Given exercise
For the data below, report the number of lines that contain the string "scene" and nothing else.

Records
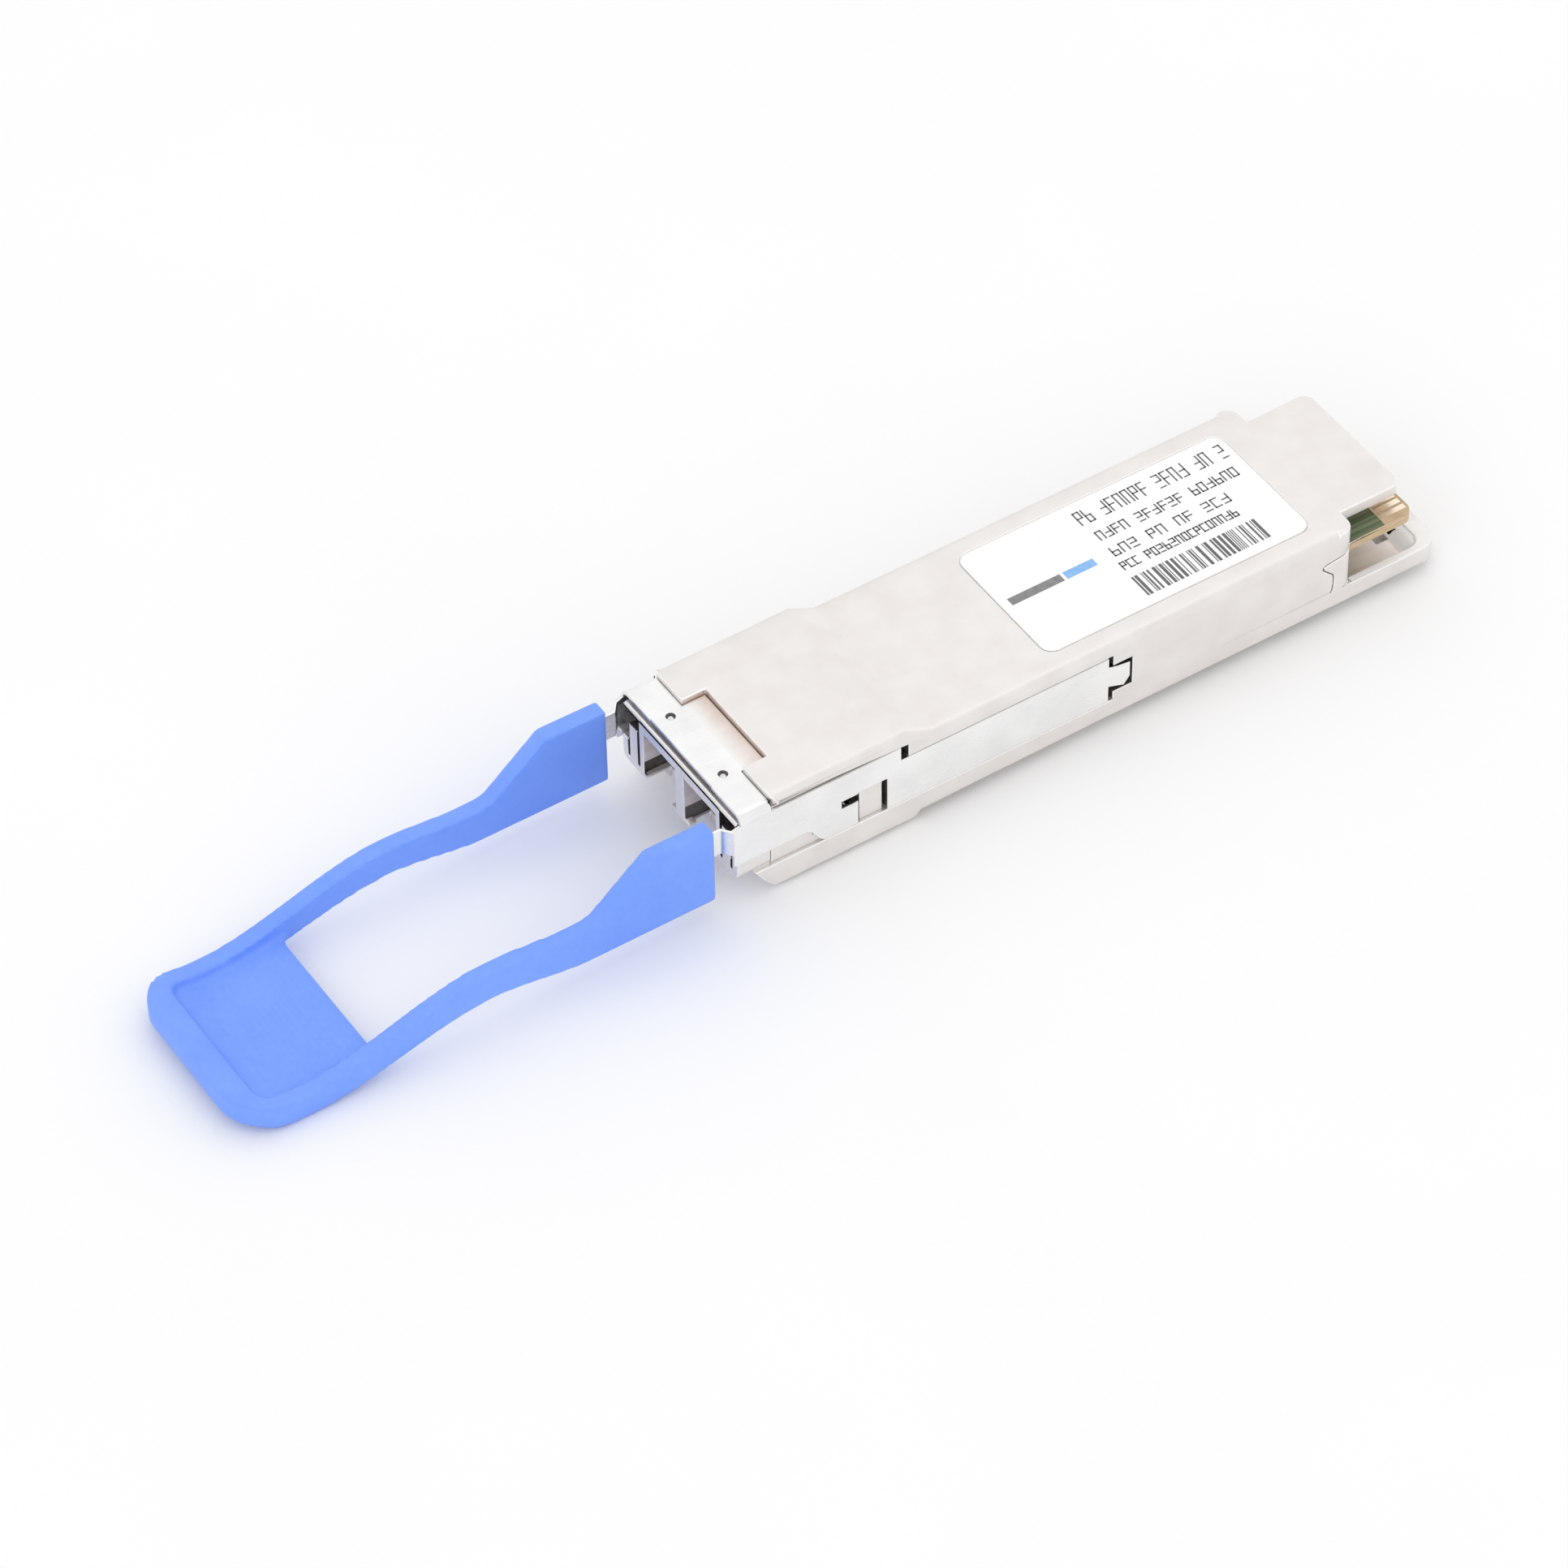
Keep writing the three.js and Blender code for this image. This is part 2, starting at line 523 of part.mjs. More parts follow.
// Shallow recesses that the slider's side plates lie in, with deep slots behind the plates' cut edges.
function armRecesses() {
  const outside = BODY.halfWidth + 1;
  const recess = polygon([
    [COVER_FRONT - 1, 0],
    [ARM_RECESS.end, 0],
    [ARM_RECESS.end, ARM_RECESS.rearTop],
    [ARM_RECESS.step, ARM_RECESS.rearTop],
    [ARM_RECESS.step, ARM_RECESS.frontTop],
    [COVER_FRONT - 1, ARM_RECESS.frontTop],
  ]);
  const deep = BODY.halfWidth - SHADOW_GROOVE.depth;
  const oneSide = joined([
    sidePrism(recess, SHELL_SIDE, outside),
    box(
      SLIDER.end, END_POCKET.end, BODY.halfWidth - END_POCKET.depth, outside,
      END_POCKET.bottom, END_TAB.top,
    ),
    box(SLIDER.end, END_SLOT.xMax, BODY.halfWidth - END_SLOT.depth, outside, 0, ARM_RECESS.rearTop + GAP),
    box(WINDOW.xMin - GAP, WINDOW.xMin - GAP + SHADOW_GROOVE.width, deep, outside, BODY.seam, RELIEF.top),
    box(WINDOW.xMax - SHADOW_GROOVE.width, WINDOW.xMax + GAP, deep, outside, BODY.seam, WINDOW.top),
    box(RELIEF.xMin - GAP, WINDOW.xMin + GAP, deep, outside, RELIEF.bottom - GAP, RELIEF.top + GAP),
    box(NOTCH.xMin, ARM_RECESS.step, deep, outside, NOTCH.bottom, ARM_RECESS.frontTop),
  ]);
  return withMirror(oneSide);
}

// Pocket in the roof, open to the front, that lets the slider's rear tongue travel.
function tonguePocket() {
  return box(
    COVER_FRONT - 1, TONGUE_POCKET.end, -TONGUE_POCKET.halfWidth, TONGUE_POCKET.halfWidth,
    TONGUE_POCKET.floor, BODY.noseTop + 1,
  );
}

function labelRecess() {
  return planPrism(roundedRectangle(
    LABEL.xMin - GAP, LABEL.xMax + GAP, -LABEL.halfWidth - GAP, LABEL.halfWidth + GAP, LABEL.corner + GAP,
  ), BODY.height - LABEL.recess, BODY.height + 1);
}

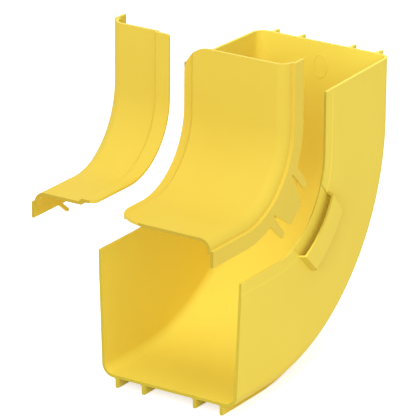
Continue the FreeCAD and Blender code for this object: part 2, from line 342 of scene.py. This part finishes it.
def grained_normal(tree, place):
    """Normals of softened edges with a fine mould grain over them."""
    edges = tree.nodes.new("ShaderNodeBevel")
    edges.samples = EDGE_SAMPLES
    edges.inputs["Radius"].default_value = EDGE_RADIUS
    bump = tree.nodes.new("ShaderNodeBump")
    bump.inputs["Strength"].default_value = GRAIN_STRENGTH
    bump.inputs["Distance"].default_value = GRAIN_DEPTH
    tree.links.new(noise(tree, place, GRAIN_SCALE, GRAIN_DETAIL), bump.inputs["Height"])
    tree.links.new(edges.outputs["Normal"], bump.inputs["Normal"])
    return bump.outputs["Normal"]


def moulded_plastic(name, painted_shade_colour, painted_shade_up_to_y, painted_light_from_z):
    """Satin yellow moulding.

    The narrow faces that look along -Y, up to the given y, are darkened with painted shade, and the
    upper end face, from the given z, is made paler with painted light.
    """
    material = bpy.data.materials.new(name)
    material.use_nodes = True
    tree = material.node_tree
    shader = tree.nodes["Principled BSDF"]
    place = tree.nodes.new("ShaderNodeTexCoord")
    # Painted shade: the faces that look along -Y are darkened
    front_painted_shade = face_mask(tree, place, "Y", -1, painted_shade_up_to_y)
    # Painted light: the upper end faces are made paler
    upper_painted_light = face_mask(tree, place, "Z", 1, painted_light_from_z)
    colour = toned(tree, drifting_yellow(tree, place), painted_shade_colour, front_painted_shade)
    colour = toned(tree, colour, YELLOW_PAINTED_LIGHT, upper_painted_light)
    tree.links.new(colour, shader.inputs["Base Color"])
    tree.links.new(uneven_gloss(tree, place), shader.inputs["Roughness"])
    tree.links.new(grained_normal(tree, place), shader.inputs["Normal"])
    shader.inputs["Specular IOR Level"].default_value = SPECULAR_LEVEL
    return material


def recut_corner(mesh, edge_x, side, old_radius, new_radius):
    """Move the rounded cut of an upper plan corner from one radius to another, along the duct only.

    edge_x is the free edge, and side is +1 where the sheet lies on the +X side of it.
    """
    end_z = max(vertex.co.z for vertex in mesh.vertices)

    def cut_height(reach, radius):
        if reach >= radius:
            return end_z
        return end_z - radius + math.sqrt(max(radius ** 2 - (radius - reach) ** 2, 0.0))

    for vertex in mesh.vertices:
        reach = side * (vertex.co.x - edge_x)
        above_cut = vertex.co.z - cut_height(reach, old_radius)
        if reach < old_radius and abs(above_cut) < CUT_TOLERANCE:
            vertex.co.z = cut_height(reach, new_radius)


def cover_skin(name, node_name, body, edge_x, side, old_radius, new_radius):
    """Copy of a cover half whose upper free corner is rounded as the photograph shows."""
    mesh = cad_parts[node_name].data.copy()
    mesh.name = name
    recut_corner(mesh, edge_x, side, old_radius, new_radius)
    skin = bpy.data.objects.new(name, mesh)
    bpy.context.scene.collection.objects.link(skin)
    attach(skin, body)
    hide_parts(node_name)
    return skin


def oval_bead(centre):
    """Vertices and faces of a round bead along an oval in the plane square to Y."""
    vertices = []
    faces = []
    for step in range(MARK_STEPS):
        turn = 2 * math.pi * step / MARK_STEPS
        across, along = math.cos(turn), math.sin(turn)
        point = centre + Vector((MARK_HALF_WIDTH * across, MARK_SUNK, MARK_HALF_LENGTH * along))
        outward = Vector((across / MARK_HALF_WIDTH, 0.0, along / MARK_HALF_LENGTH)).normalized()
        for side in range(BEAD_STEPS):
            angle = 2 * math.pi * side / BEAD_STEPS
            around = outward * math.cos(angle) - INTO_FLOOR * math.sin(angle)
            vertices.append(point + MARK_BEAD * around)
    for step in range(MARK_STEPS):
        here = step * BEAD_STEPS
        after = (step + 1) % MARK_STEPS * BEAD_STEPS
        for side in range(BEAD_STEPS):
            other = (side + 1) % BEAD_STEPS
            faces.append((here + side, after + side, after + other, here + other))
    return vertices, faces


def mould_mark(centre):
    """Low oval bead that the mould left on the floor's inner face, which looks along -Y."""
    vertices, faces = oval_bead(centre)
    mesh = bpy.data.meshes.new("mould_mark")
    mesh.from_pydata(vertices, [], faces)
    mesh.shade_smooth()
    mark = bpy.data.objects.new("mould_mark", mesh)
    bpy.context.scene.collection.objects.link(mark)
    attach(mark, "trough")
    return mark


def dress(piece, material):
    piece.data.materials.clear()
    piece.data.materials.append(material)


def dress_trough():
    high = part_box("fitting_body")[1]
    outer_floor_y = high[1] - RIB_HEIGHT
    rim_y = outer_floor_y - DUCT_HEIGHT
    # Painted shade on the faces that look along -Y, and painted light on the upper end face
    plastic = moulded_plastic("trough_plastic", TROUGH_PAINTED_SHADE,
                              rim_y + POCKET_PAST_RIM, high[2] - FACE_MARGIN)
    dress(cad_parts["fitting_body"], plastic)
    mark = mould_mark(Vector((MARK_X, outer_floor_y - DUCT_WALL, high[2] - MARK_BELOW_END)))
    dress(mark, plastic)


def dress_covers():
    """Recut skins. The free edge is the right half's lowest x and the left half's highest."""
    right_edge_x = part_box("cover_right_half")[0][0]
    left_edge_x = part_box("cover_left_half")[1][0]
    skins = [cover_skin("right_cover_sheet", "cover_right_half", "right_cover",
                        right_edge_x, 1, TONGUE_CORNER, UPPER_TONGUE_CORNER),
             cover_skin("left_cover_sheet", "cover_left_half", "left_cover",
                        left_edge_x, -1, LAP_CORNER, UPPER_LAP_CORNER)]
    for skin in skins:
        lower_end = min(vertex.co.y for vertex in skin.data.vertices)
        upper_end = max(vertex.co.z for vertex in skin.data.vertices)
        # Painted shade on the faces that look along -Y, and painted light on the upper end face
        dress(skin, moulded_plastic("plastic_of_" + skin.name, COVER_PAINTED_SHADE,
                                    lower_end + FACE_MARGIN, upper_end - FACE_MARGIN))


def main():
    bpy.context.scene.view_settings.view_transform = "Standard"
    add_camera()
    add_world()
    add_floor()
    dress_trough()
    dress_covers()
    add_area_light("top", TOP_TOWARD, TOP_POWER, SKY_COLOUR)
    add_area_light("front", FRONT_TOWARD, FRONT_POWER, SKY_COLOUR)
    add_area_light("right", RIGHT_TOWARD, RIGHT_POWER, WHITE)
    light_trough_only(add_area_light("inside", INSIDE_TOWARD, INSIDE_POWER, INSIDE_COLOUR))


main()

Output below
4